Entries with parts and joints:
_ _ _ _ _ _ _
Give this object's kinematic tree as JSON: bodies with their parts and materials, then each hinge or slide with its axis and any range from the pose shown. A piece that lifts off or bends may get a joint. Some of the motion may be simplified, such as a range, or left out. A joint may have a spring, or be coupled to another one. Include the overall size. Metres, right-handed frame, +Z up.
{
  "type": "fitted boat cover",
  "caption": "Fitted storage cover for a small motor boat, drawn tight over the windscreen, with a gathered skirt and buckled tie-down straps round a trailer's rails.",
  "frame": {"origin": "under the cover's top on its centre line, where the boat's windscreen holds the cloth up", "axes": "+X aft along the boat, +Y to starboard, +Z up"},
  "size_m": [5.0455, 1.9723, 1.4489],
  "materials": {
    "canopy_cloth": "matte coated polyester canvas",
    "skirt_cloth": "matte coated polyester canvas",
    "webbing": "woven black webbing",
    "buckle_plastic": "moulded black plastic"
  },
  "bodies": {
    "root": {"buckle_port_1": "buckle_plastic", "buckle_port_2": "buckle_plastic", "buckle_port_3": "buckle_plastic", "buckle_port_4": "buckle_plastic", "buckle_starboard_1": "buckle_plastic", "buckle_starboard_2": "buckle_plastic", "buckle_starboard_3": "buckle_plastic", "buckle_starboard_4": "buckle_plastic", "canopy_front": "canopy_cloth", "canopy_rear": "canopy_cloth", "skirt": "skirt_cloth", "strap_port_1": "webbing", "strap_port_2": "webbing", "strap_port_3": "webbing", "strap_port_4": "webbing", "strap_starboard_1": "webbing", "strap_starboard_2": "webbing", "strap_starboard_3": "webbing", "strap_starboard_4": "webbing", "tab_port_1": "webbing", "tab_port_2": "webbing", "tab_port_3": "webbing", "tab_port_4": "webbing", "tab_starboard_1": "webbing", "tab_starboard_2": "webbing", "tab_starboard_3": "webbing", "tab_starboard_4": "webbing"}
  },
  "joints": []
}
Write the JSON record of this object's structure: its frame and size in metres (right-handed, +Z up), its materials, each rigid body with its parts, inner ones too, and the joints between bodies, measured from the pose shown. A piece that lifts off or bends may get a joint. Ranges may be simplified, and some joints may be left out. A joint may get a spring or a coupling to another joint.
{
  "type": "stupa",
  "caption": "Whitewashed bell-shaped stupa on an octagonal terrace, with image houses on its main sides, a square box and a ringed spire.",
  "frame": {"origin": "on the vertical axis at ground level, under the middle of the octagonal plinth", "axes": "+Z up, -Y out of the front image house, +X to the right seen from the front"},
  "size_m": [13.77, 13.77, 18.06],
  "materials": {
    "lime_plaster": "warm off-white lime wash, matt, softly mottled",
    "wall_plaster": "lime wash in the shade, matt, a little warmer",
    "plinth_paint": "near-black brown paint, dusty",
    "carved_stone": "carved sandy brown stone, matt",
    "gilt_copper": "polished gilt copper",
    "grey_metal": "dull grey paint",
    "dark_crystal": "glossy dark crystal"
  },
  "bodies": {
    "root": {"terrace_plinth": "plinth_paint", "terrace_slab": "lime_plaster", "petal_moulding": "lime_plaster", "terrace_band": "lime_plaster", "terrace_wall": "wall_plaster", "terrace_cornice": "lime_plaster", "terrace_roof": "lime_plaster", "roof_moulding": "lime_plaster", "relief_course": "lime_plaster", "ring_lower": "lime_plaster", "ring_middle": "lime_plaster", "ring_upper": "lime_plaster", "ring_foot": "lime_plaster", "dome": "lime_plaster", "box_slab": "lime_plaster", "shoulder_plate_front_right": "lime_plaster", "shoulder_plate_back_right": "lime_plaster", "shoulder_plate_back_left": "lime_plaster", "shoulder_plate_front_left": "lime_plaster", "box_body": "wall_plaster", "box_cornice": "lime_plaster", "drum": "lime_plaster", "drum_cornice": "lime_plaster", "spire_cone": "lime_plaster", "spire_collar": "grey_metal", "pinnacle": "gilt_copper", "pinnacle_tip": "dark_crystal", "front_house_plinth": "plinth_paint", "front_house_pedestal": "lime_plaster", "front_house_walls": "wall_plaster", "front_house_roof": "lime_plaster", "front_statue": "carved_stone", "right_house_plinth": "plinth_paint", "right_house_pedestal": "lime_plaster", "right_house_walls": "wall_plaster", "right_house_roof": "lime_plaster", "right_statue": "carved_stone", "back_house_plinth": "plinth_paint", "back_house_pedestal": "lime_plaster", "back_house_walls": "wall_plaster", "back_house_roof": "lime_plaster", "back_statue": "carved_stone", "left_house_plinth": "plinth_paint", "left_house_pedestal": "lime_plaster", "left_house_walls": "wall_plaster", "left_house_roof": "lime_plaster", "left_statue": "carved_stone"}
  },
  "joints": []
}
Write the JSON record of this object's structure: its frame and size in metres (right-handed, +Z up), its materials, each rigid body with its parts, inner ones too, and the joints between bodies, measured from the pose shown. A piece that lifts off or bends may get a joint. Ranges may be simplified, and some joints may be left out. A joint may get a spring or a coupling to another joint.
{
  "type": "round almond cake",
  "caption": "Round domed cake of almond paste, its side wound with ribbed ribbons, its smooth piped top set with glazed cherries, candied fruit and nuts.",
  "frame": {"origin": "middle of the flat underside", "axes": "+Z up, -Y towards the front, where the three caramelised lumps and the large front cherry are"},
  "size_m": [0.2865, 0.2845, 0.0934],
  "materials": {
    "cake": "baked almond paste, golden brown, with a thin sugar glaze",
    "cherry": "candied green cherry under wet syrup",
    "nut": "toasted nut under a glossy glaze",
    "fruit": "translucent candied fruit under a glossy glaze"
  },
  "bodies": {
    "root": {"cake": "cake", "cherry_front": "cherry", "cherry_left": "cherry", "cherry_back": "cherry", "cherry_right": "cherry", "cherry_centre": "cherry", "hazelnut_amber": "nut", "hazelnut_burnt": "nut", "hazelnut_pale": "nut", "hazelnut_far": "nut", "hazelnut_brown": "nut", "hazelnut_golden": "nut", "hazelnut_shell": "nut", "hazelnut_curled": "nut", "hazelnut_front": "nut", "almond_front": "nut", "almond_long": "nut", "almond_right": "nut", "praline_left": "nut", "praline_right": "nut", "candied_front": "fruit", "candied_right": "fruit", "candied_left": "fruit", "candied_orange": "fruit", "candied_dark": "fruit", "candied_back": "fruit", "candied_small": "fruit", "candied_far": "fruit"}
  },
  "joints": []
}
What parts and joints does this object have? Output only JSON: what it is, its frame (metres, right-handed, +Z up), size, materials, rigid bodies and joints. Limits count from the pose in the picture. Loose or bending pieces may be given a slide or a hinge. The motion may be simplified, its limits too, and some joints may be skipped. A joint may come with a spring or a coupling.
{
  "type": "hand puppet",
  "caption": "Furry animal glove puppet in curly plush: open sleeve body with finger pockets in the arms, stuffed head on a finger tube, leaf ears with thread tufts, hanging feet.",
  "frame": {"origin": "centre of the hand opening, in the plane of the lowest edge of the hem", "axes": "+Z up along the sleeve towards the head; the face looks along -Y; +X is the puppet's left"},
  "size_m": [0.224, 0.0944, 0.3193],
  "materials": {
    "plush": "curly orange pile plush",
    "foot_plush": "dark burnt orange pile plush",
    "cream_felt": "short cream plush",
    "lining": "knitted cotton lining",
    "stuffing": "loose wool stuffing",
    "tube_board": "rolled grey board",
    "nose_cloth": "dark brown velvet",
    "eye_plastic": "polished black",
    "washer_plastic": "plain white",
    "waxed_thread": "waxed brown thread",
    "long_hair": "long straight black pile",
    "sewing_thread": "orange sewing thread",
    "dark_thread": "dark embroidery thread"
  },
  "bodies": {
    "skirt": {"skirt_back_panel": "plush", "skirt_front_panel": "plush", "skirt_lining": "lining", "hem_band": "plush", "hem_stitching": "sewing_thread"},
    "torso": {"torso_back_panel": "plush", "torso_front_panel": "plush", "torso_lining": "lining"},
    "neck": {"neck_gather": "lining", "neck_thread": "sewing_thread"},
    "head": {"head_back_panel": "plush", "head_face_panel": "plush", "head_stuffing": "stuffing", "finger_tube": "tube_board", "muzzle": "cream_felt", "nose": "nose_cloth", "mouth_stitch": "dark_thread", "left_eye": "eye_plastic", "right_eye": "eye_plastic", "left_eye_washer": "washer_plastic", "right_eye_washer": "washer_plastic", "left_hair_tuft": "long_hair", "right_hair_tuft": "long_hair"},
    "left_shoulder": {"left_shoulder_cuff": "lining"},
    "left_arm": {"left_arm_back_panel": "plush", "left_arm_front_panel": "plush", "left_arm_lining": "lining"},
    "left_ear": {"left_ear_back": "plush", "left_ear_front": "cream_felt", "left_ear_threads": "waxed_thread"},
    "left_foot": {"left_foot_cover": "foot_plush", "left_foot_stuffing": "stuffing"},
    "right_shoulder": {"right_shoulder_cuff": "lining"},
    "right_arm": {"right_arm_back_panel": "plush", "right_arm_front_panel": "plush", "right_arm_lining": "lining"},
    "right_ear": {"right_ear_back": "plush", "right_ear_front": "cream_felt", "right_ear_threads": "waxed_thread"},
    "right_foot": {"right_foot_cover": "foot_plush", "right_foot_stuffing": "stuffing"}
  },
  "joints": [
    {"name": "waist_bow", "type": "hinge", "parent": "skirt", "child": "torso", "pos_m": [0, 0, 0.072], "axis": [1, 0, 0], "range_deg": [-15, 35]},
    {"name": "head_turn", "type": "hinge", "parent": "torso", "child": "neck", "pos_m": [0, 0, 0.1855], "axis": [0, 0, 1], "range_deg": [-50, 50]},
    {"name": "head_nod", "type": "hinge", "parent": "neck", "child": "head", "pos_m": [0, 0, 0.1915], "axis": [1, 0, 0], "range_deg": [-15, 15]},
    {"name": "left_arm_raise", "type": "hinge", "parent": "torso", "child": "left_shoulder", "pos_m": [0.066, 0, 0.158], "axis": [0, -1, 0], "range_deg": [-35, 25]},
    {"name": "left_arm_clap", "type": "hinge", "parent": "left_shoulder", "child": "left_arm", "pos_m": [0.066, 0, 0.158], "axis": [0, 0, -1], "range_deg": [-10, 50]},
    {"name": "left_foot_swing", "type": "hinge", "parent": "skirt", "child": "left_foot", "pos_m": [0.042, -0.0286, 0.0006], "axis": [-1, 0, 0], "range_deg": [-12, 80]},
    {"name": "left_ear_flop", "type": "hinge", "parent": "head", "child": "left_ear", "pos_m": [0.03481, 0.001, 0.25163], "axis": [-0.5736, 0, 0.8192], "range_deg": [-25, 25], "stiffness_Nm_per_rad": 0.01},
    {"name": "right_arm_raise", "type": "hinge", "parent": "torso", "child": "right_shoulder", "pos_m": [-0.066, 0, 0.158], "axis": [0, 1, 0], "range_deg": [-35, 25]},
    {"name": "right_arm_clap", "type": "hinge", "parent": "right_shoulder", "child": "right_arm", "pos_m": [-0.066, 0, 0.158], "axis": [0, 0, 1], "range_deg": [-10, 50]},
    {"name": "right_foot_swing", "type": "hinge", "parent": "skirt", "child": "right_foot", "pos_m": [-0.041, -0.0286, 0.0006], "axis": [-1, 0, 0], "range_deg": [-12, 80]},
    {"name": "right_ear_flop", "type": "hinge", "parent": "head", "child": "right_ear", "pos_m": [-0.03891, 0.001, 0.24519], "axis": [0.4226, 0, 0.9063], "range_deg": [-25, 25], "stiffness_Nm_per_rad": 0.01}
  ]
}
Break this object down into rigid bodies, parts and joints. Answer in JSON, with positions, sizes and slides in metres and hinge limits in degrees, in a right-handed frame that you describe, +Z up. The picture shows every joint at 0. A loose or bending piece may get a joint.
_ _ _ _ _ _ _
### TASK DETAILS
Filter the listing above by the word "down"; copy each line that passes.

### OUTPUT FOR THIS TASK
  "caption": "Fitted storage cover for a small motor boat, drawn tight over the windscreen, with a gathered skirt and buckled tie-down straps round a trailer's rails.",
Break this object down into rigid bodies, parts and joints. Answer in JSON, with positions, sizes and slides in metres and hinge limits in degrees, in a right-handed frame that you describe, +Z up. The picture shows every joint at 0. A loose or bending piece may get a joint.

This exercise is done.